In its infancy, the insurgency began with sporadic, small-scale attacks targeting police stations and then moved to burning villages and beheading civilians in rural and remote areas.

But last year, the militants escalated their campaign -- seizing a key port of Mocimboa da Praia, where the group first emerged three-and-half years ago.

Last week, after a nearly three-month relative lull, fighting erupted in a well-coordinated attack and for the first time directly touched expatriates working in Palma.

That marked a major shift in the crisis, especially coming after the government assured energy operators of full security within a 25 km radius of the plant to develop liquified natural gas or LNG.

Even before Palma, security concerns caused setbacks to the project's development.

"It has raised the profile of the violent extremists," said Adriano Nuvungo, head of the Maputo-based Centre for Democracy and Development.

"Internationally they are showing that they can significantly impact the calendar of the LNG project".

'Gaining momentum'

From their roots as armed gangs of frustrated youths branded mere criminals by government, they have morphed into a group now listed as an IS-linked terrorist organisation by the US State Department.

"It is an insurgency that is gaining momentum,... yet another message of how sophisticated they are becoming," said South African-based expert on terrorism Jasmine Opperman.

The attack was "an evolutionary process, a refinement in guerrila warfare that has not been at play previously," Opperman said.

The new scale of violence poses an unprecedented threat to the gas project into which French energy giant Total has pumped billions of dollars.

That Total, which suspended operations in January due to insecurity, said shortly before the attack that it would resume operations on assurances the situation had improved was "particularly humiliating", said Alexander Raymakers, of the risk intelligence firm Verisk Maplecroft.

The attack also showed jihadists are trying to control the coastal regions in bid to "complicate the logistical support" structure of the gas project, according to a French security expert.

Weeks earlier, Mozambique President Filipe Nyusi, himself a former defence minister, visited the province ostensibly to provide security guarantees.

But the military's counter-terrorism capacity "is questionable" said Martin Ewi, a senior researcher with the Pretoria based Institute for Security Studies. "It has been trying for almost a year to recapture Mocimboa da Praia."

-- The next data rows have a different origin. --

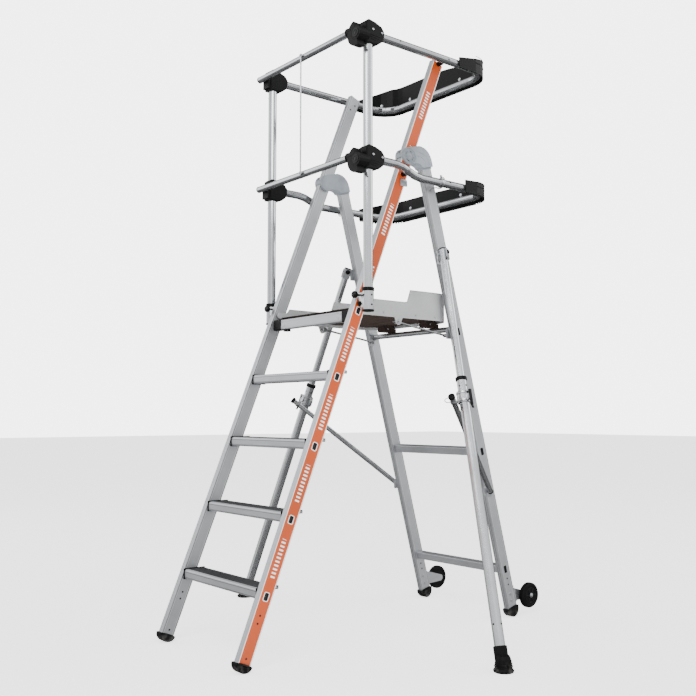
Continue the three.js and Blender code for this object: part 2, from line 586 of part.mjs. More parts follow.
// Axes at the leg's top: x along the clevis pin, z down the leg.
function legAxes() {
  const top = vec(LEG.top);
  const down = vec(LEG.foot).sub(top).normalize();
  const pin = down.clone().cross(vec(LEG.folded)).normalize();
  return new THREE.Matrix4().makeBasis(pin, down.clone().cross(pin), down).setPosition(top);
}

function clevis(side) {
  // A bracket on the rear stile's outer face with two ears beside the leg's top and a pin.
  const { ear, pin } = CLEVIS;
  const earPlate = (offset) => (
    alongX(extrude(roundedRectangle(30, 44, 8), ear)).translate(offset, 1, 9).applyMatrix4(legAxes())
  );
  const bolt = rodBetween([-20, 0, 0], [20, 0, 0], pin).applyMatrix4(legAxes());
  const web = box(REAR.outer + GAP, REAR.outer + 6, 886, 934, 1366, 1412);
  const stileSpace = box(0, REAR.outer + GAP, 700, 1100, 1200, 1600);
  const ears = [earPlate(-LEG.upperRadius - 2.5 - ear), earPlate(LEG.upperRadius + 2.5)];
  const whole = cut(join(web, ...ears, bolt), stileSpace);
  return side > 0 ? whole : mirrored(whole);
}

function legUpper(side) {
  const tube = rodBetween(legLine(1, -14), legLine(1, LEG.upperTo), LEG.upperRadius, LEG.upperBore);
  const pinHole = rodBetween([-20, 0, 0], [20, 0, 0], CLEVIS.pin + GAP).applyMatrix4(legAxes());
  const drilled = cut(tube, pinHole);
  return side > 0 ? drilled : mirrored(drilled);
}

function legLower(side) {
  return rodBetween(legLine(side, LEG.lowerFrom), legLine(side, LEG.footFrom), LEG.lowerRadius, LEG.lowerBore);
}

function legClamp(side) {
  const from = legLine(side, LEG.clampFrom);
  const to = legLine(side, LEG.clampFrom + LEG.clampLength);
  return rodBetween(from, to, LEG.lowerRadius + 6, LEG.lowerRadius + GAP);
}

function legFoot(side) {
  const profile = [[0, 0], [FOOT_PAD.radius, 0], [FOOT_PAD.radius, 8], [FOOT_PAD.radius - 4, 14],
    [FOOT_PAD.neck + 1, FOOT_PAD.height - 8], [FOOT_PAD.neck - 3, FOOT_PAD.height], [0, FOOT_PAD.height]];
  const cone = new THREE.LatheGeometry(profile.map((p) => new THREE.Vector2(...p)), 18).rotateX(Math.PI / 2);
  cone.translate(side * LEG.foot[0], LEG.foot[1], 0);
  const neck = rodBetween(legLine(side, LEG.footFrom - 26), legLine(side, LEG.footFrom + 30), FOOT_PAD.neck);
  const socket = rodBetween(legLine(side, LEG.footFrom - 80), legLine(side, LEG.footFrom + GAP), LEG.lowerRadius + GAP);
  return cut(join(cone, neck), socket);
}

for (const [hand, side] of SIDES) {
  add(group, `leg_clevis_${hand}`, clevis(side), SATIN_ALUMINIUM);
  add(group, `leg_upper_tube_${hand}`, legUpper(side), BRIGHT_ALUMINIUM);
  add(group, `leg_lower_tube_${hand}`, legLower(side), BRIGHT_ALUMINIUM);
  add(group, `leg_clamp_${hand}`, legClamp(side), BRIGHT_ALUMINIUM);
  add(group, `leg_foot_${hand}`, legFoot(side), BLACK_RUBBER);
  const ends = [STRUT.low, STRUT.high].map(([x, y, z]) => [side * x, y, z]);
  add(group, `leg_strut_${hand}`, rodBetween(...ends, STRUT.radius, STRUT.bore), BRIGHT_ALUMINIUM);
  add(group, `wheel_bracket_${hand}`, wheelBracket(side), SATIN_ALUMINIUM);
}

export default group;
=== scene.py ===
"""Finishes and small parts of a folding work platform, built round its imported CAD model."""
import math

import bmesh
import bpy
from mathutils import Matrix, Vector


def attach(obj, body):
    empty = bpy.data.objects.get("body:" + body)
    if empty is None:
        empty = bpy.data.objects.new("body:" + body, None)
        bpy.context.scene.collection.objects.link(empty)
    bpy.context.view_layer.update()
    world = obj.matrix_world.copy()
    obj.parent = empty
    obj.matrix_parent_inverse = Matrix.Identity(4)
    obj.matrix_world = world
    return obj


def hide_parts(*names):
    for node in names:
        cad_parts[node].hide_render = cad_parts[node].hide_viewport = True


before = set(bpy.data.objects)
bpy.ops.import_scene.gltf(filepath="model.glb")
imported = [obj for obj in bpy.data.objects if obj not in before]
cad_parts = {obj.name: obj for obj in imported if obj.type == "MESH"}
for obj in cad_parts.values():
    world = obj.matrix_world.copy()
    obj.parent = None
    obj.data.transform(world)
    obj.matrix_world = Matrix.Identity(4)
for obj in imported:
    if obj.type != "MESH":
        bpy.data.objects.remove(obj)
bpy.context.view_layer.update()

bl_info = {
    "name": "Folding work platform",
    "version": (1, 0, 0),
    "blender": (4, 5, 0),
    "location": "View3D > Sidebar > Platform",
    "description": "Finishes, hardware and stage of a folding aluminium work platform",
    "category": "Object",
}

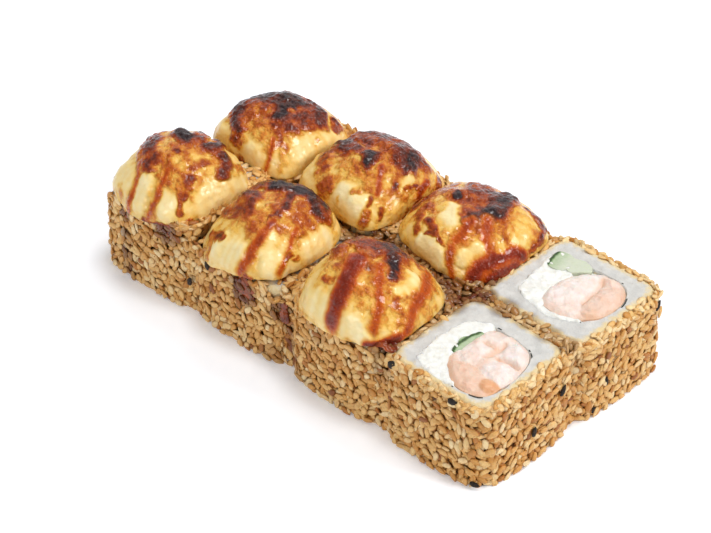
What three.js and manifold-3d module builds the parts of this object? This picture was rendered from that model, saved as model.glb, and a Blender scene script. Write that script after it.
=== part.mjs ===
// Eight slices of an inside-out shrimp roll, standing wall to wall in two rows of four.
// Six slices carry a torched cheese cap. The two at the +X end show rice and filling.
// Millimetres, +Z up, +X along the rows, the front row at -Y, the table at Z = 0.
import * as THREE from "three";
import { mergeVertices } from "three/addons/utils/BufferGeometryUtils.js";
import Module from "manifold-3d";

const wasm = await Module();
wasm.setup();

// Clearance kept between pieces that touch, and the length below which an edge closes up
const GAP = 0.3;
const WELD = 0.01;

// The slices: where each starts and ends along X and Y, and how high its rice stands
const SLICES = [
  { name: "slice_front_1", row: "front", place: 1, x: [-66.0, -33.6], y: [-32.8, -1.0], top: 25.5 },
  { name: "slice_front_2", row: "front", place: 2, x: [-32.6, -1.0], y: [-32.2, -1.0], top: 22.0 },
  { name: "slice_front_3", row: "front", place: 3, x: [2.0, 32.6], y: [-32.6, -1.0], top: 24.0 },
  { name: "slice_front_4", row: "front", place: 4, x: [33.6, 65.4], y: [-32.0, 0.4], top: 24.0 },
  { name: "slice_back_1", row: "back", place: 1, x: [-60.0, -30.8], y: [0.2, 28.8], top: 24.5 },
  { name: "slice_back_2", row: "back", place: 2, x: [-29.8, 1.0], y: [0.2, 30.2], top: 24.0 },
  { name: "slice_back_3", row: "back", place: 3, x: [2.0, 32.4], y: [0.2, 31.4], top: 24.0 },
  { name: "slice_back_4", row: "back", place: 4, x: [33.4, 66.4], y: [1.6, 34.2], top: 24.0 },
];
const SLICES_IN_ROW = 4;
const CORNER_RADIUS = 5.0;
const CORNER_STEPS_INSIDE = 2;
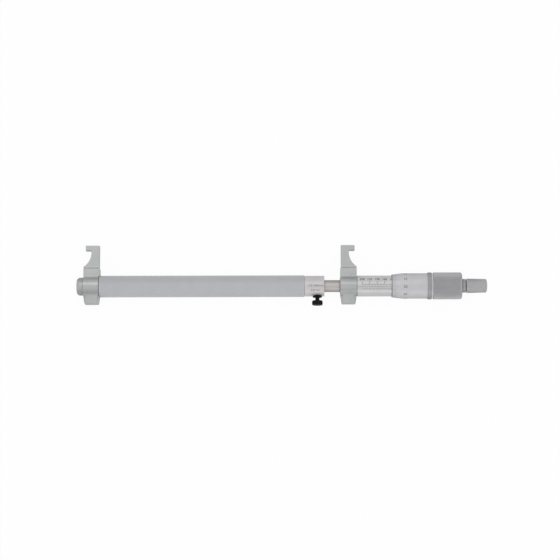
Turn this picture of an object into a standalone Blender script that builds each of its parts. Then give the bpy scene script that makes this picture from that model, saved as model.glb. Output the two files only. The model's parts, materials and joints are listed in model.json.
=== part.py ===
"""Inside micrometer with caliper jaws, for bores of 175 to 200 mm, lying as it comes to rest.

Sizes are in metres. The tool's own frame has its origin on its axis, at the left measuring face.
X runs along the axis to the ratchet, Y to the tips of the jaws and Z out of the jaws' faces.
The left jaw, its tube, the spindle and the thimble travel together along X past the right jaw.
"""
import math

import bmesh
import bpy
from mathutils import Vector

MM = 0.001

# The distance over the measuring faces as the tool lies, and the travel left each way
READING = 180.2 * MM
CLOSING_TRAVEL = 5.2 * MM
OPENING_TRAVEL = 19.8 * MM

# Clearances
FIT = 0.3 * MM
END_FLOAT = 0.5 * MM
SPINDLE_ROOM = 1.0 * MM

# Jaws, measured from the measuring face inwards and from the axis up and down
TIP_HEIGHT = 27.4 * MM
NIB_HEIGHT = 3.2 * MM
NIB_REACH = 3.95 * MM
NIB_CORNER = 0.5 * MM
LAND_BEVEL = 1.1 * MM
LAND_DROP = 0.35 * MM
ARM_DEPTH = 9.3 * MM
ARM_THICK = 6.0 * MM
RELIEF_RADIUS = 11.8 * MM
RELIEF_DROP = 1.4 * MM
BLOCK_PROUD = 1.25 * MM
BLOCK_STEP = 0.4 * MM
BLOCK_THICK = 8.0 * MM
BLOCK_TOP = 11.6 * MM
STEP_FILLET = 2.3 * MM
STUB_SHOULDER = 6.6 * MM
STUB_LENGTH = 5.3 * MM
STUB_TAPER = 0.7 * MM
STUB_CORNER = 0.7 * MM
STUB_CHAMFER = 1.9 * MM
STUB_CHAMFER_DEPTH = 1.2 * MM
JAW_EDGE = 0.25 * MM
FAIRING_SUNK = 0.03 * MM

# Bosses that the jaws carry on the axis
BOSS_D = 12.0 * MM
SWELL_D = 14.0 * MM
SWELL_BLEND = 3.0 * MM
BOSS_STEP = 0.25 * MM
BOSS_EDGE = 0.45 * MM
BOSS_REACH = 4.75 * MM
BOSS_ROUND = 2.3 * MM
BOSS_CROWN = 0.3 * MM
RIGHT_BOSS_REACH = 0.3 * MM
RIGHT_BOSS_D = 13.4 * MM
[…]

Even the government-hired foreign private military company which is backing the security forces, has little respect for the Mozambican army, calling them a security force only for the LNG project which is heavily fortified.

"Those guys have not been involved in the fight until last night," Lionel Dyck, head of the South African company Dyck Advisory Group, told the BBC on Monday about the fighting in Palma.

Mozambique so far has shied away from openly asking for foreign military intervention to fight the jihadists.

Former colonial ruler Portugal on Tuesday announced it was sending 60 soldiers to help Mozambique fight the insurgency.

The latest attack may well force a major policy change where the government turns to seek foreign military support in terms of "boots on the ground", said analyst Nuvunga.

While they decide the next step, delays in the gas project after the latest attack can only result in more setbacks and lower financial returns for the Mozambique government in the long term.